Part of that 21st century word-of-mouth and social media strategy is simple: When it comes to customer service, do what you’ve always done, but be cognizant of your opportunities.

“Small companies have always done a good job at customer service, they just have a whole lot of other places that they need to manage that today,” said Arnold. “With reviews on Yelp and things like that, yes, they need to care about those spaces. One thing we always talk about with our clients is, if you’re not doing a great job offline, you’re never going to do a great job online. So making sure that you’re doing an excellent job at whatever your product is, whatever your service is, is a great place to start. And then kind of extending from that and looking at those online ways to amplify that.”

After you you’ve taken care of those basics, the second step is making sure that you’re taking your social media strategy seriously.
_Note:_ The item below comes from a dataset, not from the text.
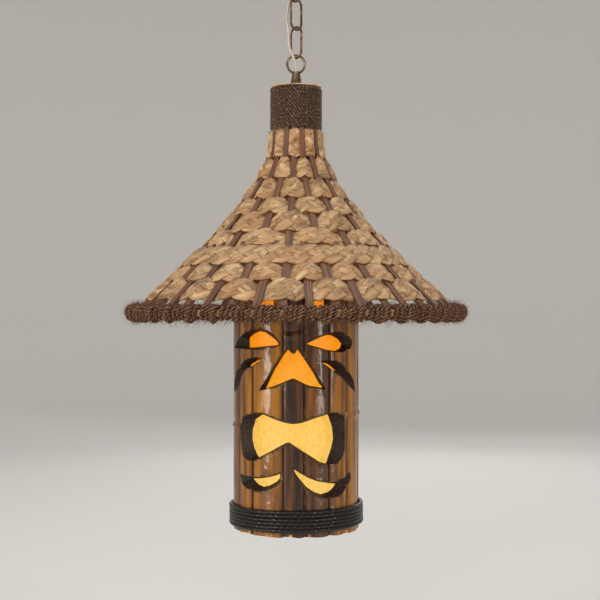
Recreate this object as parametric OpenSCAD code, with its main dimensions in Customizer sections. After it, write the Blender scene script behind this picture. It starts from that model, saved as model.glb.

“Given the level of complexity, you need to be strategic and tactical in social media,” said Florin. “You need to be both proactive and reactive, and you need to have a breadth of understanding. And given the complexity of that environment today versus even two or three years ago, I think more and more companies are recognizing that whether it is an in-house or outsourced function, it does require broader resources than what they were attempting to do in the past.”

That means the days of handing your social media responsibilities to an intern, simply because he or she happens to be a millennial who was practically raised online, are in the past.

“In many ways, the managers of these social media properties are the frontlines of a company, and so I’m always astounded that you would put someone who has very little life experience in front of thousands of your customers,” said Arnold. “It requires somebody who has navigated that space, who understands the importance of messaging, who understands some of these subtle nuances that a college intern may not.”

Lemons into lemonade

With the rise of review sites like Yelp — and the blowback that companies can sometimes receive on social media sites like Facebook when customers feel slighted — customer service is perhaps more important than ever. Today, customer complaints can be amplified through social media, just as engaging content can give companies a boost in the other direction.

But according to Arnold, those complaints can be viewed as opportunities for intercepting and redirecting potentially negative responses.

“Reacting is important, and reacting just like you would in the real world as opposed to the digital world is how you should behave,” said Arnold. “You shouldn’t have a completely different persona online than you would if somebody were walking into your business or restaurant or calling you up on the phone to talk about that.

“At the same time, I just had a question from somebody the other day who was asking, ‘if someone writes something negative on my Facebook page, do I answer it or not?’ And I told them there’s no cookie-cutter approach with how to intercept that, and so [you need] to determine, all right, what’s the motivation behind it, and what’s the opportunity? If the motivation is truly a complaint, by all means, use that as an opportunity for your entire fan base or your entire online audience to see, hey, this company cares; they’re addressing it. And even if you’re not getting into the ticky-tacky details of addressing it there on the page, just letting the world know that this person was heard and the issue is being addressed, even if it’s being addressed offline, is really important.”

In their seminar, Florin and Arnold will also share some of the tricks of the trade businesses can use to create engaging, shareable social media content.